メイエルホリドも、「人民芸術家《ナロードヌイ・アルチスト》」だ。ソヴェト同盟から、革命前及革命後の彼の演劇に対する探究的な努力に対して、その最高の称号を与えられた。が、メイエルホリドの場合では、この称号が彼の才能を一定の場所に繋ぎとめるどんな材料ともなっていない。
メイエルホリドの天分の豊かなこと。それはソヴェトの観衆が十分知りぬいているどころか、世界に知られている事実。常に研究的で、新しい試みに対して大胆であること。それも、例えば一九二一年から二八、九年までの仕事ぶりを見れば分る。メイエルホリドの特徴はこの点に集約されていると云える。

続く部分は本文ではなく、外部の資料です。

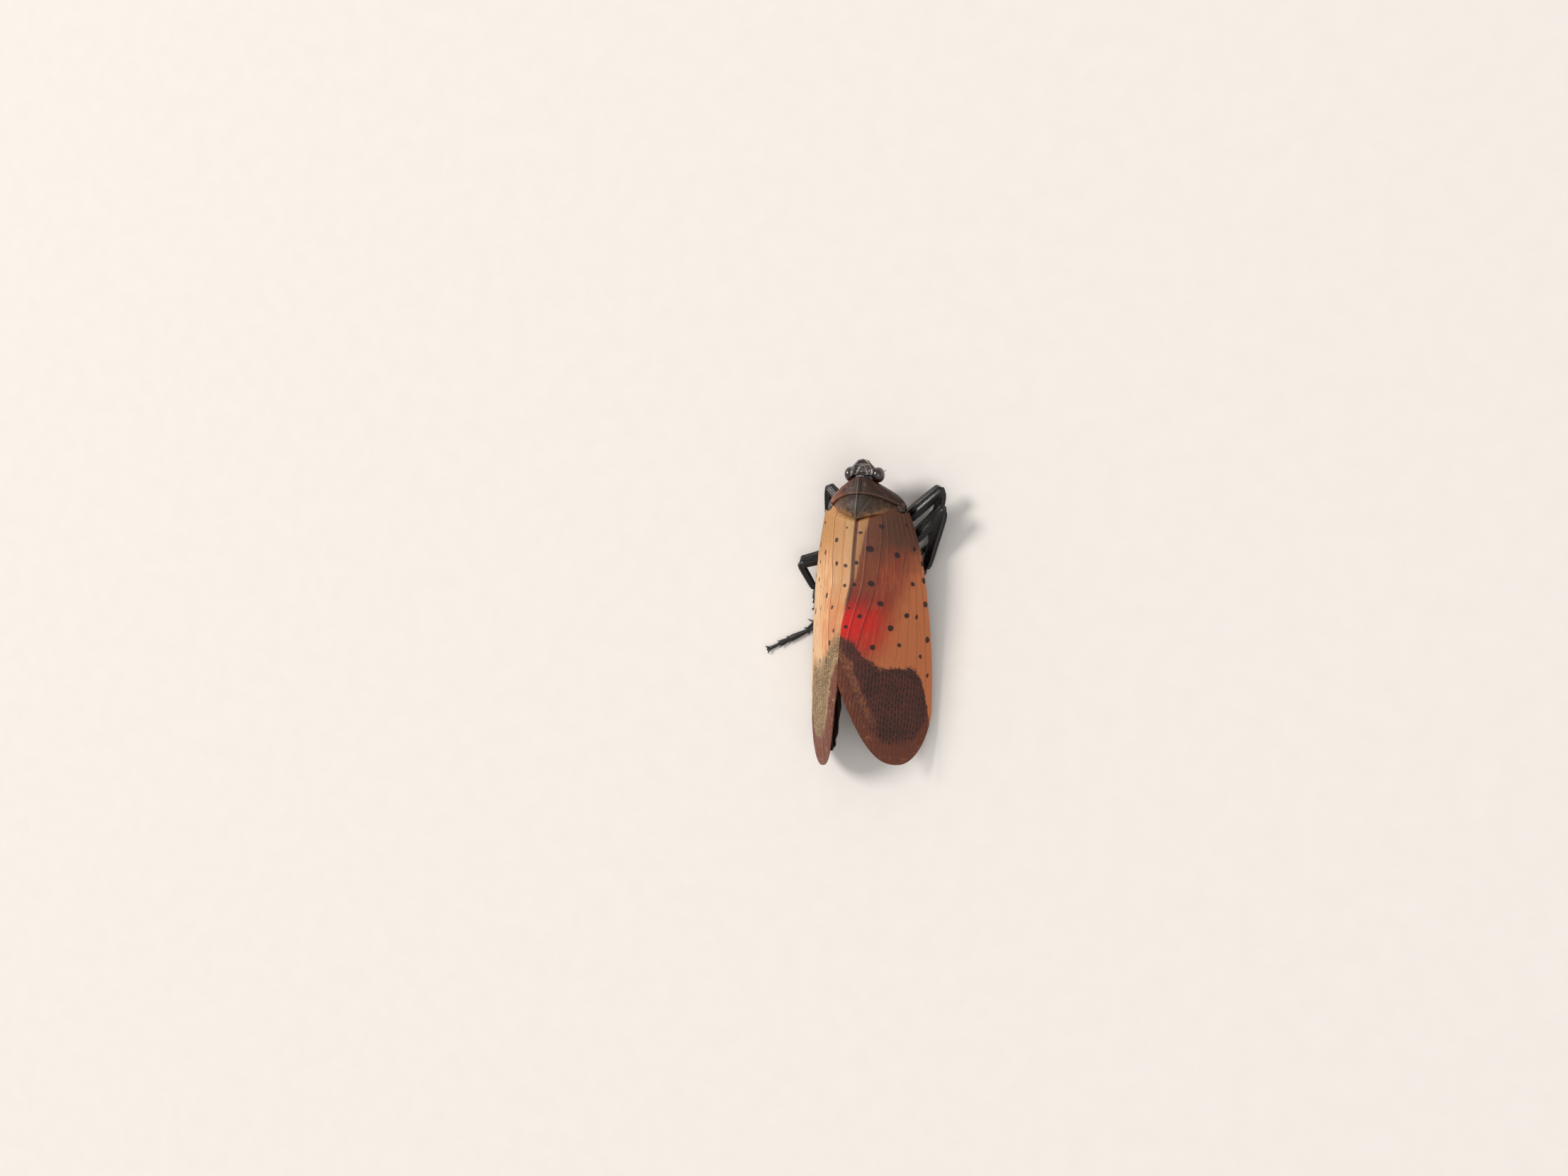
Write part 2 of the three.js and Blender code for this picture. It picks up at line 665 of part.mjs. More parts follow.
// Three foot joints, the first two with a crown of points, then two claws and a pad. The soles are flat.
function tarsus(name, leg) {
  const { ankle, toe } = leg;
  const thick = LEG_SIZES[legKind(name)].tarsus;
  const hind = legKind(name) === "hindleg";
  const start = inFrom(ankle, toe, 0.15);
  const along = toe.clone().sub(start).setZ(0).normalize();
  const out = v3(0, 0, 1).cross(along).normalize();
  start.z = 0.3;
  const at = (share) => start.clone().lerp(toe, share);
  const joint = (from, to, rear, front) => {
    return limb([at(from), at(to)], [[0, rear, rear], [0.85, front, front], [1, front * 0.8, front * 0.8]]);
  };
  const joints = [
    joint(0, 0.46, thick * 0.86, thick),
    joint(0.4, 0.68, thick * 0.75, thick),
    joint(0.62, 0.97, thick * 0.72, thick * 0.9),
  ];
  const pad = ellipsoid(at(0.97), v3(0.24, 0.24, 0.2), { wide: 8, high: 6 });
  const claws = [LEFT, RIGHT].map((side) => {
    const root = at(0.9).addScaledVector(out, side * 0.08);
    const tip = at(1.02).addScaledVector(out, side * 0.42).setZ(0.12);
    return spine(root, tip, 0.16, 4);
  });
  const spiny = hind ? [[0.46, 5], [0.68, 4]] : [];
  const crowns = spiny.flatMap(([share, count]) => crownSpines(at(share), along, count, 0.24, 0.5));
  const foot = fuse([...joints, pad, ...claws, ...crowns]);
  return cut(foot, tibia(name, leg, GAP), floorBlock());
}

// Everything below the soles.
function floorBlock() {
  const block = new THREE.BoxGeometry(60, 60, 4);
  block.translate(0, 0, SOLE_Z - 2 + 0.06);
  return solidOf(block);
}

function thorax() {
  const core = barrel(THORAX, { sides: 18 });
  const body = fuse([core, ...Object.values(LEGS).map((leg) => coxa(leg))]);
  return cut(body, backCutter(), roofCutter());
}

function abdomen() {
  const { startY, endY, rings, halfWidth, rise, fall, z, tipZ } = ABDOMEN;
  const stations = [];
  for (let k = 0; k < rings; k++) {
    const shape = (share) => {
      const full = Math.sin(Math.PI * (0.28 + 0.64 * share) ** 0.9) ** 0.7;
      return [halfWidth * full, rise * full, fall * full];
    };
    const from = k / rings;
    const to = (k + 1) / rings;
    const at = (share, step) => {
      const [wide, up, down] = shape(share);
      return [lerp(startY, endY, share), lerp(z, tipZ, share), wide * step, up * step, down * step];
    };
    stations.push(at(from + 0.01, 0.93), at(lerp(from, to, 0.3), 1), at(to - 0.01, 1.03));
  }
  const hips = [LEGS.hindleg_left, LEGS.hindleg_right].map((leg) => coxa(leg, GAP));
  return cut(barrel(stations, { sides: 14 }), roofCutter(), ...hips);
}

// The small scale over each forewing's hinge
const TEGULA = { centre: v3(3.3, -8.66, 3.62), half: v3(0.42, 0.5, 0.34) };
const TEGULA_TURN = v3(0, 0.75, 0);

function tegula(side, grow = 0) {
  const turn = mirroredTurn(TEGULA_TURN, side);
  return ellipsoid(mirrored(TEGULA.centre, side), TEGULA.half, { grow, turn, wide: 10, high: 8 });
}

// Assembly

const MATERIALS = {
  black: { color: 0x17110f, roughness: 0.32, metalness: 0 },
  brown: { color: 0x3a251c, roughness: 0.5, metalness: 0 },
  slate: { color: 0x33302f, roughness: 0.5, metalness: 0 },
  eye: { color: 0x1d0f0b, roughness: 0.15, metalness: 0 },
  orange: { color: 0xb4501c, roughness: 0.4, metalness: 0 },
  tan: { color: 0xd0a271, roughness: 0.55, metalness: 0 },
  russet: { color: 0x8c4a30, roughness: 0.55, metalness: 0 },
  red: { color: 0xa3221a, roughness: 0.6, metalness: 0 },
  yellow: { color: 0xc09a3c, roughness: 0.55, metalness: 0 },
};

function meshOf(name, solid, finish) {
  const { numProp, vertProperties, triVerts } = solid.getMesh();
  const positions = [];
  for (let i = 0; i < vertProperties.length; i += numProp) {
    positions.push(...vertProperties.subarray(i, i + 3));
  }
  const geometry = new THREE.BufferGeometry();
  geometry.setAttribute("position", new THREE.Float32BufferAttribute(positions, 3));
  geometry.setIndex(Array.from(triVerts));
  geometry.computeVertexNormals();
  const mesh = new THREE.Mesh(geometry, new THREE.MeshStandardMaterial(MATERIALS[finish]));
  mesh.name = name;
  return mesh;
}

const solids = [];
const add = (name, solid, finish) => solids.push({ name, solid, finish });

add("head", head(), "black");
add("rostrum", rostrum(), "brown");
const hinges = [LEFT, RIGHT].map((side) => tegula(side, GAP));
const eyes = [LEFT, RIGHT].map((side) => eye(side, GAP));
add("pronotum", cut(backPlate(pronotumPoint, 22, 5), ...hinges, ...eyes), "brown");
add("mesonotum", cut(backPlate(mesonotumPoint, 20, 5), ...hinges), "slate");
add("thorax", thorax(), "brown");
add("abdomen", abdomen(), "yellow");

for (const [word, side] of Object.entries(SIDES)) {
  add(`eye_${word}`, eye(side), "eye");
  add(`antenna_${word}`, antenna(side), "orange");
  add(`tegula_${word}`, tegula(side), "brown");
  add(`forewing_${word}`, cut(forewing(side), tegula(side, GAP)), side === LEFT ? "tan" : "russet");
  add(`hindwing_${word}`, hindwing(side), "red");
}

for (const [name, leg] of Object.entries(LEGS)) {
  add(`${name}_femur`, femur(name, leg), "black");
  add(`${name}_tibia`, tibia(name, leg), "black");
  add(`${name}_tarsus`, tarsus(name, leg), "black");
}

// The soles go to z = 0 and the middle of the box to x = y = 0.
const box = new THREE.Box3();
for (const { solid } of solids) {
  const { min, max } = solid.boundingBox();
  box.expandByPoint(v3(...min)).expandByPoint(v3(...max));
}
const middle = box.getCenter(v3(0, 0, 0));
const home = [-middle.x, -middle.y, -box.min.z];

const lanternfly = new THREE.Group();
for (const { name, solid, finish } of solids) lanternfly.add(meshOf(name, solid.translate(home), finish));

export default lanternfly;
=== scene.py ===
"""A spotted lanternfly at rest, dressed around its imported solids.

Forms are laid out in millimetres in the body's own frame: the head looks along -Y, +X is the insect's left
and +Z is up. Each finished piece is then moved into the part's frame, in metres.
"""
import logging
import math
from collections.abc import Callable
from dataclasses import dataclass, field
from enum import Enum
from typing import Protocol

import bpy
import numpy as np
from mathutils import Euler, Matrix, Vector


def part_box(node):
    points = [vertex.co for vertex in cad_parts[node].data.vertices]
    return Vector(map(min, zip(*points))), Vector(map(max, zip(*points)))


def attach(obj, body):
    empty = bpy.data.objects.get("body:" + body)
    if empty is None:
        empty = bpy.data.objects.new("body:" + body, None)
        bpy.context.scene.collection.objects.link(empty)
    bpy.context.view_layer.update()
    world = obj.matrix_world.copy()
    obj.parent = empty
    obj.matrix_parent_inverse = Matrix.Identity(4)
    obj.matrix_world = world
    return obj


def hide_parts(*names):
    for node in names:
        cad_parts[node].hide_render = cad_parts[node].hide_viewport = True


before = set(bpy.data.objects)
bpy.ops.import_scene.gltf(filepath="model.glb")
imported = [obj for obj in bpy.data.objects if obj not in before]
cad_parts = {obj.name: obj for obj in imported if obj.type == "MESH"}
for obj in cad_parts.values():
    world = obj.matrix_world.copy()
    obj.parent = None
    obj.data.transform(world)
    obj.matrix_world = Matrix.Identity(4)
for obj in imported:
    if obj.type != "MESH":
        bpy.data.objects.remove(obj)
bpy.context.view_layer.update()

log = logging.getLogger("lanternfly")

MM = 0.001
SOLE = 0.06  # height of the floor in the body's frame
VEIN_HIGH = 0.13  # the solids' vein crests stand this far over the wing's membrane
Rgb = tuple[float, float, float]
Socket = bpy.types.NodeSocket


class Side(Enum):
    """The insect's own left and right, with the sign of X there."""

    LEFT = 1
    RIGHT = -1

    @property
    def word(self) -> str:
        """The side's name as the nodes have it."""
        return self.name.lower()


def body_home() -> np.ndarray:
    """Finds the shift from the body's own frame to the part's, from where the pronotum stands.

    Returns:
        The shift in millimetres.
    """
    low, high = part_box("pronotum")
    return np.array([(low.x + high.x) / 2 / MM, low.y / MM - Back.neck_y, -SOLE])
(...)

ところで、まだ誰にも、ハッキリ分らないことが一つある。それはソヴェトの五ヵ年計画と――刻々に前進する社会主義の社会の現実とメイエルホリドが独特性としている芸術理解の特色=極端な様式化と構成派風な偏奇さ、誇張、一種の病的さなどが労働と互にどういう関係において発展してゆくかという問題だ。
生産拡張の五ヵ年計画は、ソヴェト生産を十倍、六十倍という凄い率で増加させるとともに、工業では生産の九二パーセントを、農業では六五パーセントを社会化する。これは社会生活全線の社会主義的前進を意味する。五ヵ年計画がはじまって、第二年目の一九三〇年にはソヴェトの生産と文学との関係が、「十月」以来どの時期にもなかった程緊密になった。
生産に従事するソヴェト労働者、農民、一般勤労者の文化水準はめきめき盛りあがって来て、生産の実践から、唯物弁証法的創作方法が、一般芸術の方法とされて来た。
メイエルホリドは、彼の「劇場の再建設」といういくつかの演説をあつめたパンフレットの中で、熱心に、再建設期のソヴェト劇場の任務について云っている。
「劇場には、新しい任務がある。
劇場は上演を通して観衆の、オブローモフ主義、色情狂、悲観主義に対して闘おうとする意志を強める役に立つような仕事をやらなければならない。」
ソヴェトは劇場の数でベルリンやニューヨークより劣っているとしても、観衆の質は全然違う。ソヴェトの観衆、特に若い観衆は、クラブの芸術教育によって、未来の発展を見とおす階級の武器としての演劇に対して意識的な要求をもっている。
社会主義の社会を建設しつつある人民のものとしての演劇は、上演に一貫した現実の生活感情に共感を与える感銘を要求する。観客は、何のためにこの劇が演ぜられ、自分の心にどう感じられたかということを、はっきりとらえようと欲している。つまりほんとに自分たちのものとして観るためにこれを上演している舞台監督と俳優とは何を云い表わそうとしているかということを追求する。
舞台監督と俳優とは舞台の上で自分たちと一緒に行動し、考え、問題を提出し、それをときほごし批判し、論議するものとして観衆から期待されている。そして、それが芝居であるからには、舞台そのものが観衆の感情に、心持にぴったりと作用することを求めている。
メイエルホリドはこの歴史的意義のあるソヴェトの社会主義への再建設期において、ソヴェトの人民大衆を観衆とする芝居がこの二つの方面で成功するために「舞台の美」が再吟味されなければならないことを力説している。
「舞台から美[#「美」に傍点]を追っ払え!」というローズング〔スローガン〕がソヴェトには久しい前からある。ブルジョア演劇の、必要以上にでかでかと金をかける舞台装置や女優の衣裳への堕落した習慣に反対して云われた言葉だ。メイエルホリドも、旧いブルジョア風の、美観[#「美観」に傍点]は、彼の明暗のきつい構成派の舞台の上から、追っぱらって来た。
「D《デー》・E《エー》」「森」「お目出度い亭主」のそれぞれ成功したメイエルホリドの舞台にどんな仕掛けがあったろう。どんな豪華な衣裳があったろう?「D《デー》・E《エー》」には茶色の木の塀と、幾枚かの木の衝立があっただけだった。登場人物は白と黒との統一であった。「森」の舞台には、ひとすじの思い切って長く美しい線をもった木橋と、小っぽけな木にペンキを塗った門とブリキ茶罐。バラン、バランとひどい音を立てて鳴らされたブリキ板、一つのブランコがあっただけだ。銀鼠色の木綿服を着た若いアクスーシャとピョートルは、流れる手風琴《ガルモシュカ》の音につれて、そのブランコを揺りながら、今にも目にのこる鮮やかで朗らかな愛の場面を演じた。